** Begin Supplied data **

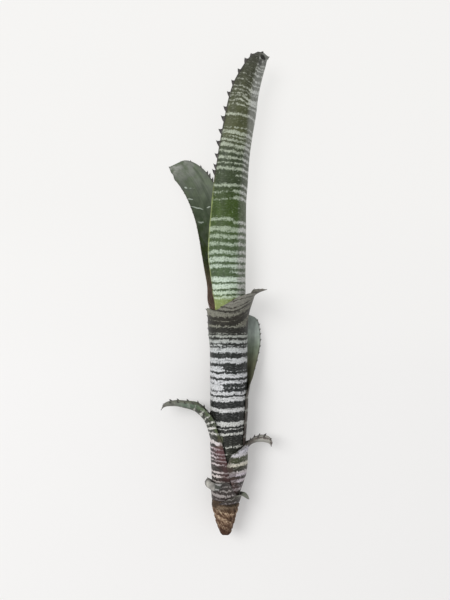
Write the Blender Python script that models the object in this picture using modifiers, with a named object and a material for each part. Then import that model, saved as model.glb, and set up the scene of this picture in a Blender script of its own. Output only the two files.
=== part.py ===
"""A banded, tube-shaped billbergia offset on its short stem, laid on its back.

The plant lies along +Y, with its stem at -Y and the tip of its tallest leaf at +Y.
+Z is up. The leaf sheaths are wrapped round each other and make a tube, and each
sheath grows out into its own blade. Every leaf is one open surface, lofted along the
leaf from arcs, with its marginal spines in its outline, and is thickened inwards.

Inside the script the plant stands on its growing axis: "height" is measured along the
axis from the cut end of the stem, x is to the right and z is towards the viewer. The
last step moves everything so that the origin is the middle of the underside.
"""

import math

import bmesh
import bpy
import numpy as np
from mathutils import Matrix, Vector

MM = 0.001

# Driving dimensions, in millimetres.
LEAF_THICKNESS = 0.62
SHEATH_PITCH = 0.90
SEAT_GAP = 0.30
FLOOR_DEPTH = 14.15
FLAT_REACH = 0.65
SPINE_BASE_SHARE = 0.19
SPINE_LEAN_DEGREES = 35.0

# Outer radius of the innermost sheath at each height. Every sheath further out is one
# pitch wider, and all of them have their rings of points at these same heights.
INNER_TUBE = (
    (24.5, 4.3), (26.5, 4.7), (28.5, 5.1), (30.5, 5.5), (32.5, 5.9), (34.5, 6.4),
    (36.5, 6.9), (38.5, 7.4), (42.0, 8.2), (46.0, 8.75), (52.0, 9.15), (60.0, 9.45),
    (70.0, 9.85), (80.0, 10.6), (90.0, 11.3), (100.0, 11.5), (110.0, 11.55),
    (122.0, 11.6), (134.0, 11.7), (146.0, 11.85), (158.0, 12.0), (170.0, 12.1),
)

# How far the growing axis lies to the left at the base, by height.
BASE_BEND = ((24.0, -2.4), (46.0, 0.0))

# The stem below the leaves: height and radius, with a low ridge at every leaf scar.
STEM_OUTLINE = (
    (0.0, 2.6), (1.6, 3.7), (4.6, 4.7), (5.2, 5.3), (8.4, 5.8), (9.0, 6.4),
    (12.4, 6.8), (13.0, 7.5), (16.6, 7.9), (17.2, 8.6), (20.4, 8.8), (21.0, 9.5),
    (23.2, 9.6), (24.0, 9.15),
)
STEM_CORE_TOP = ((40.5, 5.3), (42.2, 3.2))
STEM_SIDES = 24


def smooth(knots, values, at):
    """Monotone cubic curve through the values, which never overshoots them."""
    knots = np.asarray(knots, float)
    values = np.asarray(values, float)
    flat = values.ndim == 1
    if flat:
        values = values[:, None]
    steps = np.diff(knots)
    slopes = np.diff(values, axis=0) / steps[:, None]
    tangents = np.zeros_like(values)
    tangents[0] = slopes[0]
    tangents[-1] = slopes[-1]
    for index in range(1, len(knots) - 1):
        before = slopes[index - 1]
        after = slopes[index]
        agree = before * after > 0.0
        total = np.where(agree, before + after, 1.0)
        tangents[index] = np.where(agree, 2.0 * before * after / total, 0.0)
    at = np.clip(np.asarray(at, float), knots[0], knots[-1])
    cell = np.clip(np.searchsorted(knots, at, side="right") - 1, 0, len(steps) - 1)
    share = ((at - knots[cell]) / steps[cell])[:, None]
    width = steps[cell][:, None]
    result = (
        (2 * share**3 - 3 * share**2 + 1) * values[cell]
        + (share**3 - 2 * share**2 + share) * width * tangents[cell]
        + (3 * share**2 - 2 * share**3) * values[cell + 1]
        + (share**3 - share**2) * width * tangents[cell + 1]
    )
    return result[:, 0] if flat else result


def tube_radius(height, rank):
    """Outer radius of the sheath of this rank, 0 being the innermost."""
    heights, radii = zip(*INNER_TUBE)
    return float(np.interp(height, heights, radii)) + rank * SHEATH_PITCH


def axis_point(height):
    """Point of the growing axis at a height."""
    heights, shifts = zip(*BASE_BEND)
    return np.array((np.interp(height, heights, shifts), height, 0.0))


def azimuth(degrees):
    """Direction across the axis: 0 is right, 90 is towards the viewer, 180 is left."""
    angle = math.radians(degrees)
    return np.array((math.cos(angle), 0.0, math.sin(angle)))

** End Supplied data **

### [Problem to solve]
Repeat every line of the material exactly as given.

### [Answer for this exercise]
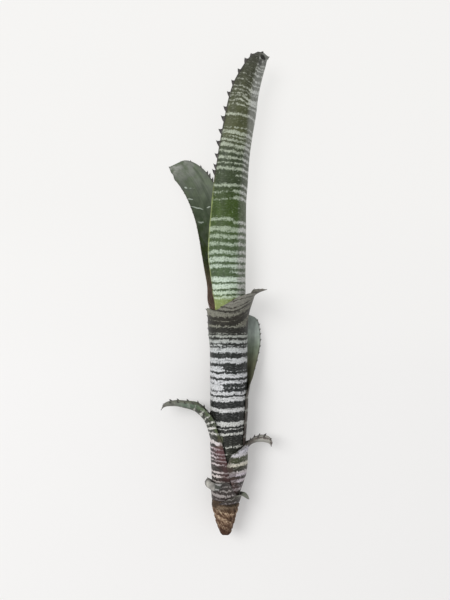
Write the Blender Python script that models the object in this picture using modifiers, with a named object and a material for each part. Then import that model, saved as model.glb, and set up the scene of this picture in a Blender script of its own. Output only the two files.
=== part.py ===
"""A banded, tube-shaped billbergia offset on its short stem, laid on its back.

The plant lies along +Y, with its stem at -Y and the tip of its tallest leaf at +Y.
+Z is up. The leaf sheaths are wrapped round each other and make a tube, and each
sheath grows out into its own blade. Every leaf is one open surface, lofted along the
leaf from arcs, with its marginal spines in its outline, and is thickened inwards.

Inside the script the plant stands on its growing axis: "height" is measured along the
axis from the cut end of the stem, x is to the right and z is towards the viewer. The
last step moves everything so that the origin is the middle of the underside.
"""

import math

import bmesh
import bpy
import numpy as np
from mathutils import Matrix, Vector

MM = 0.001

# Driving dimensions, in millimetres.
LEAF_THICKNESS = 0.62
SHEATH_PITCH = 0.90
SEAT_GAP = 0.30
FLOOR_DEPTH = 14.15
FLAT_REACH = 0.65
SPINE_BASE_SHARE = 0.19
SPINE_LEAN_DEGREES = 35.0

# Outer radius of the innermost sheath at each height. Every sheath further out is one
# pitch wider, and all of them have their rings of points at these same heights.
INNER_TUBE = (
    (24.5, 4.3), (26.5, 4.7), (28.5, 5.1), (30.5, 5.5), (32.5, 5.9), (34.5, 6.4),
    (36.5, 6.9), (38.5, 7.4), (42.0, 8.2), (46.0, 8.75), (52.0, 9.15), (60.0, 9.45),
    (70.0, 9.85), (80.0, 10.6), (90.0, 11.3), (100.0, 11.5), (110.0, 11.55),
    (122.0, 11.6), (134.0, 11.7), (146.0, 11.85), (158.0, 12.0), (170.0, 12.1),
)

# How far the growing axis lies to the left at the base, by height.
BASE_BEND = ((24.0, -2.4), (46.0, 0.0))

# The stem below the leaves: height and radius, with a low ridge at every leaf scar.
STEM_OUTLINE = (
    (0.0, 2.6), (1.6, 3.7), (4.6, 4.7), (5.2, 5.3), (8.4, 5.8), (9.0, 6.4),
    (12.4, 6.8), (13.0, 7.5), (16.6, 7.9), (17.2, 8.6), (20.4, 8.8), (21.0, 9.5),
    (23.2, 9.6), (24.0, 9.15),
)
STEM_CORE_TOP = ((40.5, 5.3), (42.2, 3.2))
STEM_SIDES = 24


def smooth(knots, values, at):
    """Monotone cubic curve through the values, which never overshoots them."""
    knots = np.asarray(knots, float)
    values = np.asarray(values, float)
    flat = values.ndim == 1
    if flat:
        values = values[:, None]
    steps = np.diff(knots)
    slopes = np.diff(values, axis=0) / steps[:, None]
    tangents = np.zeros_like(values)
    tangents[0] = slopes[0]
    tangents[-1] = slopes[-1]
    for index in range(1, len(knots) - 1):
        before = slopes[index - 1]
        after = slopes[index]
        agree = before * after > 0.0
        total = np.where(agree, before + after, 1.0)
        tangents[index] = np.where(agree, 2.0 * before * after / total, 0.0)
    at = np.clip(np.asarray(at, float), knots[0], knots[-1])
    cell = np.clip(np.searchsorted(knots, at, side="right") - 1, 0, len(steps) - 1)
    share = ((at - knots[cell]) / steps[cell])[:, None]
    width = steps[cell][:, None]
    result = (
        (2 * share**3 - 3 * share**2 + 1) * values[cell]
        + (share**3 - 2 * share**2 + share) * width * tangents[cell]
        + (3 * share**2 - 2 * share**3) * values[cell + 1]
        + (share**3 - share**2) * width * tangents[cell + 1]
    )
    return result[:, 0] if flat else result


def tube_radius(height, rank):
    """Outer radius of the sheath of this rank, 0 being the innermost."""
    heights, radii = zip(*INNER_TUBE)
    return float(np.interp(height, heights, radii)) + rank * SHEATH_PITCH


def axis_point(height):
    """Point of the growing axis at a height."""
    heights, shifts = zip(*BASE_BEND)
    return np.array((np.interp(height, heights, shifts), height, 0.0))


def azimuth(degrees):
    """Direction across the axis: 0 is right, 90 is towards the viewer, 180 is left."""
    angle = math.radians(degrees)
    return np.array((math.cos(angle), 0.0, math.sin(angle)))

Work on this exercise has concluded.